The first official use of "Rhodesia" was actually for a boma on Lake Mweru, established in 1892 near the mouth of the Kalungwishi River under the authority of Alfred Sharpe, the British Commissioner of the British Central Africa protectorate in Nyasaland. After "Rhodesia" became the official name of the territories in 1895, the boma's name was changed to "Kalungwishi". It was closed some years later.

Although "Northern Rhodesia" was not an official name until 1911 when Barotziland–North-Western Rhodesia and North-Eastern Rhodesia were combined, the name was used informally from 1895 onwards when referring to those two territories collectively.

==History==
===Present-day Zambia===

- North-Western Rhodesia—British South Africa Company (BSAC) administered—1890;
- North-Western Rhodesia and North-Eastern Rhodesia—Protectorates—1893;
- North-Eastern Rhodesia—BSAC administered—1897;
- Barotziland-North-Western Rhodesia and North-Eastern Rhodesia—Amalgamated but administered separately—1899–1911;

- Northern Rhodesia—Protectorate under BSAC —1911–1924;
- Northern Rhodesia—British protectorate—1924–1953;
- Federation of Rhodesia and Nyasaland—Territory of Northern Rhodesia—1953–1964;
- Zambia—Independence granted—1964 onwards.

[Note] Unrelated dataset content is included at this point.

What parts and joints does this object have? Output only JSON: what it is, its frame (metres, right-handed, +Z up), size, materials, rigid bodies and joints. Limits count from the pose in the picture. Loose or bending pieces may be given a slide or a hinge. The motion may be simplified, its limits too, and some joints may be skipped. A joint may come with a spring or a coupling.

===Present-day Zimbabwe===

- Mashonaland and Matabeleland—BSAC protectorates—1888–1894;
- South Zambezia—Mashonaland and Matabeleland combined—1894–1895;
- Rhodesia—Protectorate combined with North Zambezia—1895–1901;
- Southern Rhodesia—South Zambezia separated from Northern Rhodesia—1901–1923;
- Southern Rhodesia—BSAC charter ends; British colony, with self-rule—1923–1953;
- Federation of Rhodesia and Nyasaland—Territory of Southern Rhodesia, retaining self-rule—1953–1963;
- Southern Rhodesia—Federation dissolved; British colony, retaining self-rule—1964–1965;
- Rhodesia—Unilateral Declaration of Independence, unrecognised state—1965–1979 (self-declared republic from 1970);
- Zimbabwe Rhodesia—Internal Settlement government, also unrecognised—1979;
- Southern Rhodesia—Lancaster House Agreement, temporary British colonial rule—1979–1980;
- Zimbabwe—recognised independence granted—1980 onwards.

==Public holidays==

Public holidays observed in Rhodesia were largely based around milestones in the region's short history. Annual holidays marked various aspects of the arrival of white people to the region during the 1880s and 1890s, as well as the respective unilateral declarations of independence (1965) and of republican government (1970). On these days, most businesses and non-essential services closed. A number of Christian holidays were also observed according to custom, in the traditional British manner, and referred to in official documents by name—Christmas Day, for example, or Easter Monday.